Dip Flip
Being late in Dhaka due to traffic jam is the lamest of all excuses. For if there is anything predictable in Dhaka, it is the gnarling traffic jam. To make it on time for an appointment across town, all one has to do is start two days early.
But for once, I am "late" in starting. So is the motorcade in front of my car. It is that of the head of a diplomatic mission who I know is also heading to the same event across town. Then comes the magic: the football referee whistle starts blowing, red coloured, circumcised versions of the lightsaber from Star Wars jut out through the windows of the escorting vehicles. Instead of the "vooaam, vooam" sound of the lightsaber, we hear the rich baritone (perhaps the selection criteria for this position) blaring through the loudspeaker of the lead vehicle ordering the omnipresent traffic to part like the Red Sea. The barrage of admonishing sounds like that of The Hillbilly Bears where the bear mumbles a two-minute-long sentence where only one word, the only important one, is discernible. In this case, all we hear is "[Mumble, mumble] SHADA GARI! [Mumble, mumble]!" But the tone of authority is unmistakable and so is the exclusive VIP horn which sounds of breaking wind. The crowd all around takes the massive audio and visual assaults as seriously as it takes the wailing siren of an ambulance stuck in traffic. For once, EVERYONE has the right of way.

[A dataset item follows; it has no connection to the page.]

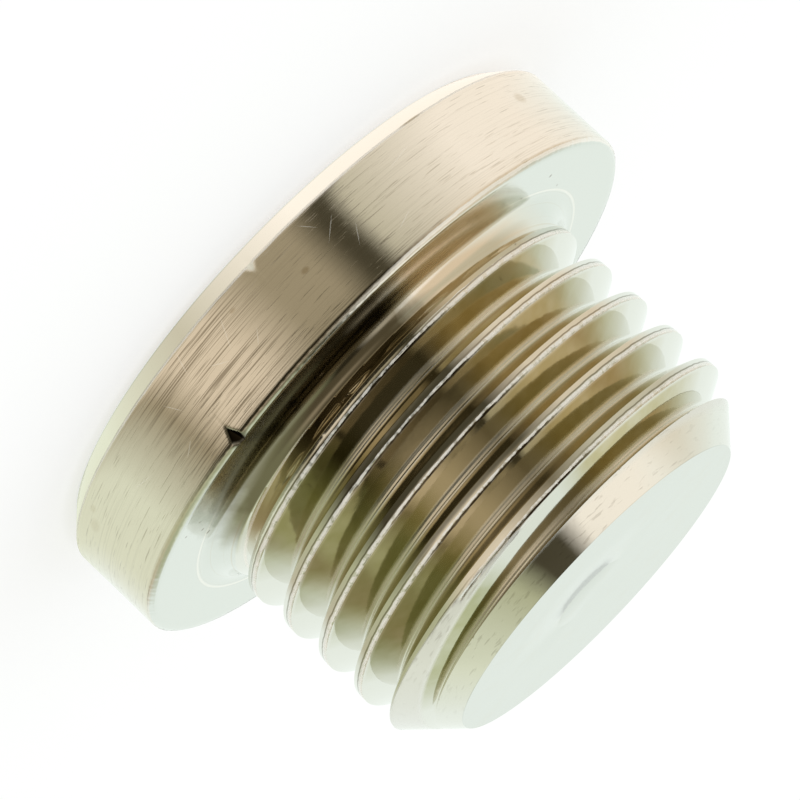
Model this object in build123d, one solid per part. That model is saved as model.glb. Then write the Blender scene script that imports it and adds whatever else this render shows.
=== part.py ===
"""Hex socket plug: a screw-in plug turned from one brass bar, with a G 1/4 parallel pipe thread.

It stands on its head. Z is the axis, z = 0 is the outer face of the head, where the hexagon socket
opens downwards, and the threaded tip points up. Millimetres.
"""
from build123d import *
from math import ceil, cos, pi, radians, tan
import os

# ---- head: a round collar that carries the sealing face on its upper side
collar_diameter = 18.0
head_height = 3.45
head_bevel = 0.6              # bevel round the outer face
rim_break = 0.15              # broken edge round the sealing face

# ---- neck: a cove that runs from the sealing face to the plain blank, where the thread cuts it off
neck_diameter = 12.6
neck_length = 0.53
cove_radius = 0.8

# ---- G 1/4 thread: 19 turns to the inch, Whitworth form of 55 degrees, right-handed
pitch = 25.4 / 19
thread_angle = 55.0
basic_major_diameter = 13.157
crest_diameter = 13.0         # the crests are left flat, a little under the basic size
root_radius = 0.137329 * pitch
crest_level = 9.85            # height at which one crest crosses the -Y side

# ---- tip
overall_length = 11.4
tip_diameter = 10.3
tip_chamfer_length = 1.4

# ---- hexagon socket for a 6 mm key
key_size = 6.0
socket_clearance = 0.05
socket_depth = 5.0
drill_point_angle = 118.0
mouth_bevel = 0.25

# ---- knocks: V-shaped dents, deepest at an edge of the collar, that fade out along its side
rim_knock_azimuth = 293.5
rim_knock_width = 0.42
rim_knock_length = 0.36
rim_knock_depth = 0.32
bevel_knock_azimuth = 270.7
bevel_knock_width = 0.6
bevel_knock_length = 0.3
bevel_knock_depth = 0.12

node_name = "plug_body"
cut_margin = 1.0              # how far a cutting tool reaches past what it cuts

collar_radius = collar_diameter / 2
neck_radius = neck_diameter / 2
crest_radius = crest_diameter / 2
tip_radius = tip_diameter / 2
thread_start = head_height + neck_length


def head_and_neck():
    """Collar, sealing face and cove, as one turned blank that ends where the thread starts."""
    neck_top = head_height + cove_radius + cut_margin
    outline = Polyline(
        (0, 0),
        (collar_radius - head_bevel, 0),
        (collar_radius, head_bevel),
        (collar_radius, head_height - rim_break),
        (collar_radius - rim_break, head_height),
        (neck_radius, head_height),
        (neck_radius, neck_top),
        (0, neck_top),
        close=True,
    )
    section = make_face(outline)
    corner = section.vertices().sort_by_distance((neck_radius, head_height, 0))[0]
    section = fillet(corner, cove_radius)
    blank = revolve(Plane.XZ * section, Axis.Z)
    return split(blank, Plane.XY.offset(thread_start), keep=Keep.BOTTOM)


def groove_turn(level):
    """One turn of the V groove with its rounded root; level is its height at +X, where it begins."""
    slope = tan(radians(thread_angle / 2))
    sharp_height = pitch / 2 / slope
    sharp_crest = basic_major_diameter / 2 + sharp_height / 6
    sharp_root = sharp_crest - sharp_height
    mouth_radius = (crest_radius + sharp_crest) / 2
    mouth_half = (mouth_radius - sharp_root) * slope

    outline = Polyline(
        (sharp_root, level),
        (mouth_radius, level - mouth_half),
        (mouth_radius, level + mouth_half),
        close=True,
    )
    section = make_face(outline)
    root = section.vertices().sort_by(Axis.X)[0]
    section = Plane.XZ * fillet(root, root_radius)
    path = Helix(pitch, pitch, crest_radius, center=(0, 0, level))
    return sweep(section, path=path, is_frenet=True)


def threaded_shank():
    """The shank with its chamfered tip, less the groove, which is cut one turn at a time."""
    outline = Polyline(
        (0, thread_start),
        (crest_radius, thread_start),
        (crest_radius, overall_length - tip_chamfer_length),
        (tip_radius, overall_length),
        (0, overall_length),
        close=True,
    )
    shank = revolve(Plane.XZ * make_face(outline), Axis.Z)

    # the groove lies half a pitch under the crest, and +X is three quarters of a turn before -Y
    level_at_x = crest_level - 0.75 * pitch - pitch / 2
    turns_below = ceil((level_at_x - thread_start) / pitch) + 1
    turns_above = ceil((overall_length - level_at_x) / pitch)
    for turn in range(-turns_below, turns_above + 1):
        shank -= groove_turn(level_at_x + turn * pitch)
    return shank


def hexagon_socket():
    """The hole for the key: a bevelled mouth, a hexagon and the point left by the drill."""
    across_flats = key_size + socket_clearance
    across_corners = across_flats / cos(pi / 6)
    hexagon = RegularPolygon(across_corners / 2, 6)
    walls = Pos(0, 0, -cut_margin) * extrude(hexagon, socket_depth + cut_margin)

    drill_radius = across_flats / 2
    point_height = drill_radius / tan(radians(drill_point_angle / 2))
    point = Pos(0, 0, socket_depth + point_height / 2) * Cone(drill_radius, 0, point_height)

    mouth_radius = across_corners / 2 + mouth_bevel
    mouth = Pos(0, 0, mouth_radius / 2 - cut_margin) * Cone(
        mouth_radius + cut_margin, cut_margin, mouth_radius
    )
    return walls + point + mouth


def knock(azimuth, width, length, depth, edge_height, away):
    """The wedge that cuts one dent; away is +1 or -1, the way along Z in which it fades out."""

    def wedge(distance):
        """Section of the tool at a distance from the edge, where its floor is less deep."""
        floor = collar_radius - depth * (1 - distance / length)
        mouth = collar_radius + cut_margin
        half = (mouth - floor) * width / 2 / depth
        outline = Polyline((floor, 0), (mouth, -half), (mouth, half), close=True)
        return Pos(0, 0, edge_height + away * distance) * make_face(outline)

    return Rot(0, 0, azimuth) * loft([wedge(-cut_margin), wedge(length)])


def plug():
    """The finished piece: one solid."""
    body = head_and_neck() + threaded_shank() - hexagon_socket()
    body -= knock(rim_knock_azimuth, rim_knock_width, rim_knock_length, rim_knock_depth,
                  head_height, away=-1)
    body -= knock(bevel_knock_azimuth, bevel_knock_width, bevel_knock_length, bevel_knock_depth,
                  head_bevel, away=1)
    return body


os.makedirs("parts", exist_ok=True)
export_step(plug(), f"parts/{node_name}.step")
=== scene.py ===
from math import cos, pi, radians, sin, tan

import bpy
import numpy as np
from mathutils import Matrix, Vector


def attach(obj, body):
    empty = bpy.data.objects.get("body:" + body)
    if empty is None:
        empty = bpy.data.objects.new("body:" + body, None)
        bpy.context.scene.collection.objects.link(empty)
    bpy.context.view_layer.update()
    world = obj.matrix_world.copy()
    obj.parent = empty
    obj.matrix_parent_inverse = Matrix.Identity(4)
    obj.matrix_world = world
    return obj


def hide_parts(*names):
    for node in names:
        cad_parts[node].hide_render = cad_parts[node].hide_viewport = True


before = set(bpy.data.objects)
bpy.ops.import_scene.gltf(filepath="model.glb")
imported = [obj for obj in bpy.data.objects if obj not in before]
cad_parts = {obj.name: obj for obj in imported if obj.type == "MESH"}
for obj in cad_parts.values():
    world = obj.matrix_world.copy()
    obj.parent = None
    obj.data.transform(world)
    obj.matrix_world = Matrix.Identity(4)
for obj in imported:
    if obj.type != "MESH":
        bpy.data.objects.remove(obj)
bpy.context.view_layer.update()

# ------------------------------------------------------------------------------------------------
# The turned blank: head, sealing face, cove, hexagon socket and tip face of a brass screw plug.
# It is turned from bar, so each surface is a set of rings round the axis. The knocks at the edges
# of the head are wear. Sizes are in millimetres, and the mesh is brought to metres once it is made.

millimetre = 0.001
full_turn = 2 * pi

collar_radius = 9.0
head_height = 3.45
head_bevel = 0.6
rim_break = 0.15
edge_round = 0.015

cove_radius = 0.8
cove_centre_radius = 7.1
thread_start = 3.98
overall_length = 11.4
tip_radius = 5.15

key_apothem = 3.025
key_corner_radius = key_apothem / cos(pi / 6)
socket_depth = 5.0
drill_point_angle = 118.0
mouth_bevel = 0.25
mouth_radius = key_corner_radius + mouth_bevel

# the knocks are V-shaped, deepest at an edge, and fade out upwards (1) or downwards (-1) from it
rim_knock = {"azimuth_degrees": 293.5, "width": 0.60, "length": 0.56, "depth": 0.32,
             "edge": head_height, "away": -1}
bevel_knock = {"azimuth_degrees": 270.7, "width": 0.42, "length": 0.30, "depth": 0.11,
               "edge": head_bevel, "away": 1}

coarse_columns = 288
fine_columns = 4 * coarse_columns


def azimuths(columns):
    """Azimuth of each column of points round the axis, in radians."""
    return np.arange(columns) * full_turn / columns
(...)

But here is my chance to try to make it on time. I tell my driver to turn on the hazard lights (which in Bangladesh are interpreted as going straight) and follow the mini motorcade. How I wished the proletariat white number plate of my car would get instant Hepatitis E (E for Emergency) and turn yellow.
And then, the motorcade does the "right" thing and veers to the right of the divider, all to the alarm of the oncoming traffic... "Abort, abort!" is my radio call to my driver sitting in the front seat. We abort mission and remain (stationary) in the traffic. Better late than never.
But this is an exception to the rule. Diplomats in town are highly respectful to all local norms, especially the law. Well, except when it comes to putting up barricades on taxpayers' public roads and concrete blocks on sidewalks meant for us poor pedestrians (and motorbikes). Oh, and also "No Parking" orange cones (artist credit: contracted private security companies). Funny, I get yelled at for parking my car in front of the Palestinian Ambassador's house, a piece of real estate (the road) owned by MY country and occupied by NOBODY.
But diplomatic immunity doesn't mean diplomatic impunity. I'm in the car with my five-year-old and eight-month-old, making a right turn at a T-junction with complete right of way. This diplomatic plated (for sure, starts with a 'দ') SUV not only doesn't stop, but deliberately speeds up, then stops just short of ramming us from the side, the same (left) side where I am sitting with my two little kids. The SUV then honks the daylights out as a means of cussing us out. I tell my driver to turn around and chase the SUV, which by then speeds away taking advantage of a power engine and an empty road ahead of it (it being Gulshan at 10pm on a Saturday).
The person in the driving seat very likely was not the staff driver—he wouldn't dare jeopardise his job. If the driver was a diplomat, I am certain this was then a rare aberration of someone driving under the influence, resulting in a "dip flip"—a 'dip'lomat 'flip'ping out while trying to flip my car while my five-year-old flips over in trauma. But like everything "phoren", this is a matter of "status"—at least it was not a rundown truck flipping me off while carrying construction material into Dhaka's elite section to ensure everyone in the vicinity is unable to sleep from the sound of unloading metal rods all night.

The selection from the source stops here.